Again, it seems the latter wins. That this text on the built world begins with a chapter on “knowledge” is no accident. Dodd, it seems, asks philosophers to turn to the built environment, but only so they may turn back to questions of epistemology. This becomes clearer as the reader moves into the middle chapters, which grow increasingly epistemological, concerned with rethinking key concepts of intentionality, constitution, the epoché, and perception in light of the built environment. The text reads as an epistemological investigation with a special concern for the perceptual structures of meaning in the built environment. This is especially true in his example of an experience in Café Hawelka in Vienna (87). Descriptive analyses of European cafés are a staple of architectural phenomenology, and so the reader expects to be pulled into the built world, into living experience, but this does not happen. Rather, Dodd asks of perceptual experience in the café, “What does this entail?” and turns to a thorough excursus on Husserl’s notion of Abschattungen (90). Dodd concludes chapter 3 by drawing the conclusion from this that “in living through an experience, I fully inhabit the whole of experience at once” (93). In a way, this is just the epistemological issue at stake, and shows why phenomenology so often seems to spill over from epistemology into ontology. The café will return in the conclusion, this time as Sartre’s missing Pierre in Being and Nothingness (263-265).

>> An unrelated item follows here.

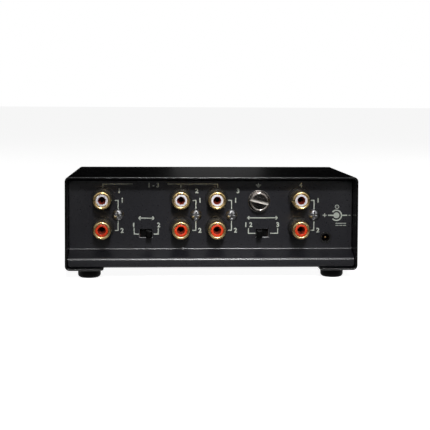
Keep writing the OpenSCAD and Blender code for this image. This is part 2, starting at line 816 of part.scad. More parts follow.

My final point of criticism is that this is not a book on architecture, which it claims to be. The examples are never fully architectural. The phenomenological analysis of the way in which a pebble, in its material shape, holds cognitive indications concerning its uses and intentional possibilities, for example, is insightful, but this moment of analysis – one of the more important in the text – does not concern the architectural. Figures such as Eisenman, Tschumi and Le Corbusier do make appearances, as do some famous monuments and ruins, but they are always there for the elucidation of a concept and are not objects of study themselves. This leads me to ask, does Dodd actually discuss architecture at all? Regardless of how one answers this, as I indicated at the outset, this is a text architectural writers interested in philosophy must understand.
Perhaps Dodd’s intended philosophical audience explains why architecture remains conspicuously absent from the book. The ideas of phenomenology remain strongly in the fore, and artifacts often illustrate these, but architecture nowhere fully appears. Dodd’s decision to explain his argument through more typical environmental situations — sitting at a library, reading in a café, enjoying the view of a valley on a park bench, etc. — makes sense, because Dodd’s aim is to study the built environment not by applying concepts of Husserl and Heidegger to architectural objects, but by determining where, in the unique ontological picture of phenomenology, the built world fits. After all, most works of architecture populating the “canon” of architecture are built as perceptual experiences for the trained eye of the designer, and composed more for the attitude of disinterested aesthetic contemplation than the average inhabitant of day-to-day involvement. Architecture seems to be at odds with the idea of the built environment as a cultural setting, in this sense, or at least seems to bear an ecstatic, to use Heidegger’s term, relationship to it.
The title of Dodd’s text thus points out an issue. There seem to be two conceptions of architecture which need to be distinguished more carefully by those operating within the philosophy of architecture today: architecture as defined by the profession, its objects, and the discrete acts of professional architects designing individual buildings; and, second, architecture as understood anthropologically, as the act of arranging “the material-cultural world in which we are enmeshed,” as Dodd says so well, into a purposive whole (29). This second, anthropological conception of architecture, as an ontological condition of human communal existence in the material world, is the “architecture” of Dodd’s investigation.
Examining architecture’s significance, the way in which architecture means something to inhabitants in everyday, circumspective activity is an important and remarkably overlooked issue. Too much of architecture theory has acted as if architectural meaning only existed when architecture was looked at as a signifier or as an aesthetic object of disinterested contemplation. Dodd’s attempt to think architectural meaning in the foreground of human life, in the immediacy of the practically and socially absorbed activity of the occupant, that mode of experience in which the building is usually experienced and, somehow, understood, is a welcome addition. It seems phenomenology might have something left to contribute to this project, showing how the built environment needs to be thought through not as a cultural “objectification,” as recent sociological investigations of architecture have thought it, but as a material conception of Husserlian operative intentionality or transcendental subjectivity. (For an instance of such a sociology of architecture, see Silke Steets, Der sinnhafte aufbau der Gebauten Welt: Eine Architektursoziologie. Suhrkamp, 2015.)
It is surprisingly how little attention has been given to the connection between this broad conception of architecture and phenomenology, a tradition which so often thought in spatial, if not explicitly architectural terms – think of Heidegger’s illustration of the equipmental totality constituting worldhood in section 16 of Being and Time, or of the issue of “ego orientation” (152), both of which Dodd himself points to. Dodd’s work shows how phenomenology might offer a framework for studying the built world as a “cultural expression” in more complex terms than has been done so far. Phenomenology, Dodd shows, offers a way of thinking subjects’ interaction with artifacts’ meaningful structures in terms of operative intentionality.